» To be done: Look below for the line containing "mesh = cad_parts[name].data"; from there through the line containing "0.60, 0.52), 0.5)", both lines included, please set down each line exactly and nothing else.
================
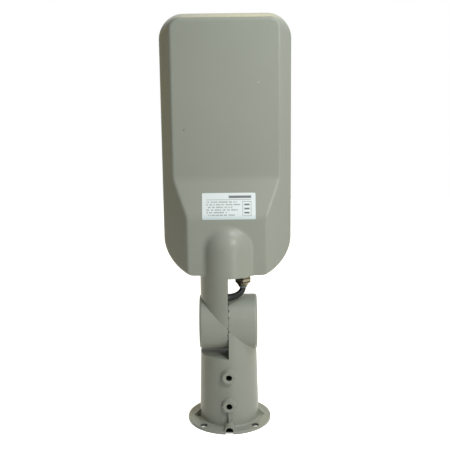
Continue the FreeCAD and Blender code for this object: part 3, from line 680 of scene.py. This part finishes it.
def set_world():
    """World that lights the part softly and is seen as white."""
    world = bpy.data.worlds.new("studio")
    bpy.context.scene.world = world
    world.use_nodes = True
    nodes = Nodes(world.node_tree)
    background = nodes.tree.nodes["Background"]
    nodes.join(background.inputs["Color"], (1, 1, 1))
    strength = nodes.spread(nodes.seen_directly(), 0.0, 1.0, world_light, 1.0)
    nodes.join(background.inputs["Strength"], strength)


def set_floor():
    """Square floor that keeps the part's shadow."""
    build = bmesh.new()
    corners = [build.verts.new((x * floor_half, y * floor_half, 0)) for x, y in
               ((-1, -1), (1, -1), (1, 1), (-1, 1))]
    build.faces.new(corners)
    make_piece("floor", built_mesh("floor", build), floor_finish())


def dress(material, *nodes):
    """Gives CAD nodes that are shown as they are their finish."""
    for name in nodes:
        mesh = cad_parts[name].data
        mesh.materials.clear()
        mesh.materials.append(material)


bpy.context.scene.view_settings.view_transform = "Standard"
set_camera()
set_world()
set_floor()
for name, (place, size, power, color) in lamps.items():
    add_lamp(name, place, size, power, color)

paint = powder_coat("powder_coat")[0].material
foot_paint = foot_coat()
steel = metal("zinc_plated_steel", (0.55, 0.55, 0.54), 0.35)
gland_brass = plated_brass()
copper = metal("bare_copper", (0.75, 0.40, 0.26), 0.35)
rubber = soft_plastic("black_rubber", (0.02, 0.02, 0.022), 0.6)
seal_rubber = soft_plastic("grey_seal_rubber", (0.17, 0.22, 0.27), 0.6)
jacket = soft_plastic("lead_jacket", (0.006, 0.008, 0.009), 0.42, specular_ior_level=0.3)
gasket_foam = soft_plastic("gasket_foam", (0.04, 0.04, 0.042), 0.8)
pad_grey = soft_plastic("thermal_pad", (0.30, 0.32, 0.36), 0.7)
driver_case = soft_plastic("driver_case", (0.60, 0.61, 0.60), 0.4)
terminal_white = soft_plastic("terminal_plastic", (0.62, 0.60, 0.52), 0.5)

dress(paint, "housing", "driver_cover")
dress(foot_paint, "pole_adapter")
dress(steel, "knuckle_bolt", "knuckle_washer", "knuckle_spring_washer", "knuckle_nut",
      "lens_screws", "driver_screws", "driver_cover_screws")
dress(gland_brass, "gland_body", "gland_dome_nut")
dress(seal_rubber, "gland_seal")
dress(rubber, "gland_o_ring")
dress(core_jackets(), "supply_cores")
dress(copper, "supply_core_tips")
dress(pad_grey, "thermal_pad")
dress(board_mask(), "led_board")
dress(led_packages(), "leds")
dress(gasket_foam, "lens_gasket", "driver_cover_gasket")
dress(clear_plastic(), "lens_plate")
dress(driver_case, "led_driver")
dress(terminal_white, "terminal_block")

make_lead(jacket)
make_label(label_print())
================
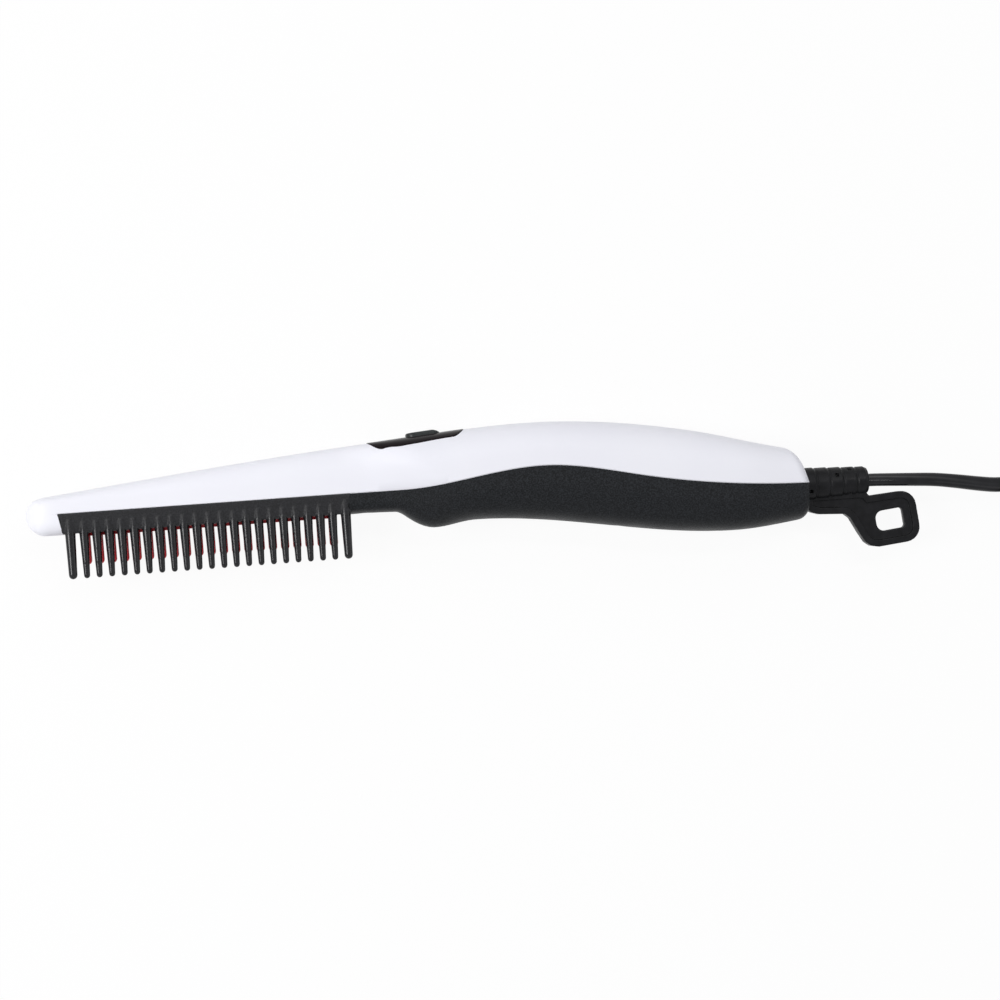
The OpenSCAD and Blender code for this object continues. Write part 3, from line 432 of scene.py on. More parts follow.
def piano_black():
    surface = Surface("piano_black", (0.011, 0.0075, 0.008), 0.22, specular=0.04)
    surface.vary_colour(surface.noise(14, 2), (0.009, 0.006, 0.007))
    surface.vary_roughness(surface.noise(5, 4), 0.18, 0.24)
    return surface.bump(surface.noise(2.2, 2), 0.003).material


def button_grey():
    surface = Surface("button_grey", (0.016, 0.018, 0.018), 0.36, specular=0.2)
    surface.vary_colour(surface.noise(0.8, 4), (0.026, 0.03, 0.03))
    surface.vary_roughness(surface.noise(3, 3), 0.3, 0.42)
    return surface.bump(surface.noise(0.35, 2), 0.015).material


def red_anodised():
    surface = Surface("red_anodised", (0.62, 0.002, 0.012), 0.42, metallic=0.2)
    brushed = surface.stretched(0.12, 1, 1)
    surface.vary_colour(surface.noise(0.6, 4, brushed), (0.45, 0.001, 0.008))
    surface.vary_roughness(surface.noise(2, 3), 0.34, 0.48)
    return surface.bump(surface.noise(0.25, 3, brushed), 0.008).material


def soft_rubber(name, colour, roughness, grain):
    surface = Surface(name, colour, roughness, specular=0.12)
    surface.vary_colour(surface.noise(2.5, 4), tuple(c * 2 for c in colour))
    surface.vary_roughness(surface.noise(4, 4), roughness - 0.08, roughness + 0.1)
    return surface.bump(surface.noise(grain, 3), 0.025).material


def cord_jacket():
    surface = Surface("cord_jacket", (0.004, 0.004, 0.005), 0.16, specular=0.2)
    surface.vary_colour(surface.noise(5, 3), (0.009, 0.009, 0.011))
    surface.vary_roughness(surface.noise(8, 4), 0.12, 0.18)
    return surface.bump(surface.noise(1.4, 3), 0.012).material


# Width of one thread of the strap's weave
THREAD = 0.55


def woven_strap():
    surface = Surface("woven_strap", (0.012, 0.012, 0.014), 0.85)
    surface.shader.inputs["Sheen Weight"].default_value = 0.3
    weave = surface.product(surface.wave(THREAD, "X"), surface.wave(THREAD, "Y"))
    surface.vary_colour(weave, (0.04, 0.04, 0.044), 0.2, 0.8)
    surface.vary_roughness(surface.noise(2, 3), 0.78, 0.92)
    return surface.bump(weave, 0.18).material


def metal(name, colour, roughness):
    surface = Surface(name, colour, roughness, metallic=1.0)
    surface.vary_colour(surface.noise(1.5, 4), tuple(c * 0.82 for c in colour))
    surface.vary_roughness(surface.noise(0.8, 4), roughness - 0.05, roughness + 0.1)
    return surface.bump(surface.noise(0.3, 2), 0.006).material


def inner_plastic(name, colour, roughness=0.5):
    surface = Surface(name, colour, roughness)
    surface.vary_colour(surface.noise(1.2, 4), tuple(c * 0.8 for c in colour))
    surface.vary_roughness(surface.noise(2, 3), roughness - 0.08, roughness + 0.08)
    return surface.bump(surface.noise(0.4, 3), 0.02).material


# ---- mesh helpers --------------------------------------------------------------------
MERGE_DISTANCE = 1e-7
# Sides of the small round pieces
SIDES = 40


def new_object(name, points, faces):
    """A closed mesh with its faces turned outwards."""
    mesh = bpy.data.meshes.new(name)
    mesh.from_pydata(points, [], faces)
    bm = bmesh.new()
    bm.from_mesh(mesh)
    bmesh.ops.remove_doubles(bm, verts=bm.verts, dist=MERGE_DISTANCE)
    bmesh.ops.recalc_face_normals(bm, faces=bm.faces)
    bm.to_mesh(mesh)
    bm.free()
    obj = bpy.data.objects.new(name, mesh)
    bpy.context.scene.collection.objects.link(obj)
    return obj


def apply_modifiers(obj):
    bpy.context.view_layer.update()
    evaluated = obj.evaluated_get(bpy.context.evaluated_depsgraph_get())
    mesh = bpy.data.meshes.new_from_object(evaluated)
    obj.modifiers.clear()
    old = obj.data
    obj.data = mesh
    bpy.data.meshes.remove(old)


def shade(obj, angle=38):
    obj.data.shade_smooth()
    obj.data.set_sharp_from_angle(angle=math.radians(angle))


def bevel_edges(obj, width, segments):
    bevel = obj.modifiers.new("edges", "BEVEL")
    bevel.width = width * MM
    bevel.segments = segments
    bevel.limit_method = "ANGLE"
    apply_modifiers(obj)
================
» Correct result:
        mesh = cad_parts[name].data
        mesh.materials.clear()
        mesh.materials.append(material)


bpy.context.scene.view_settings.view_transform = "Standard"
set_camera()
set_world()
set_floor()
for name, (place, size, power, color) in lamps.items():
    add_lamp(name, place, size, power, color)

paint = powder_coat("powder_coat")[0].material
foot_paint = foot_coat()
steel = metal("zinc_plated_steel", (0.55, 0.55, 0.54), 0.35)
gland_brass = plated_brass()
copper = metal("bare_copper", (0.75, 0.40, 0.26), 0.35)
rubber = soft_plastic("black_rubber", (0.02, 0.02, 0.022), 0.6)
seal_rubber = soft_plastic("grey_seal_rubber", (0.17, 0.22, 0.27), 0.6)
jacket = soft_plastic("lead_jacket", (0.006, 0.008, 0.009), 0.42, specular_ior_level=0.3)
gasket_foam = soft_plastic("gasket_foam", (0.04, 0.04, 0.042), 0.8)
pad_grey = soft_plastic("thermal_pad", (0.30, 0.32, 0.36), 0.7)
driver_case = soft_plastic("driver_case", (0.60, 0.61, 0.60), 0.4)
terminal_white = soft_plastic("terminal_plastic", (0.62, 0.60, 0.52), 0.5)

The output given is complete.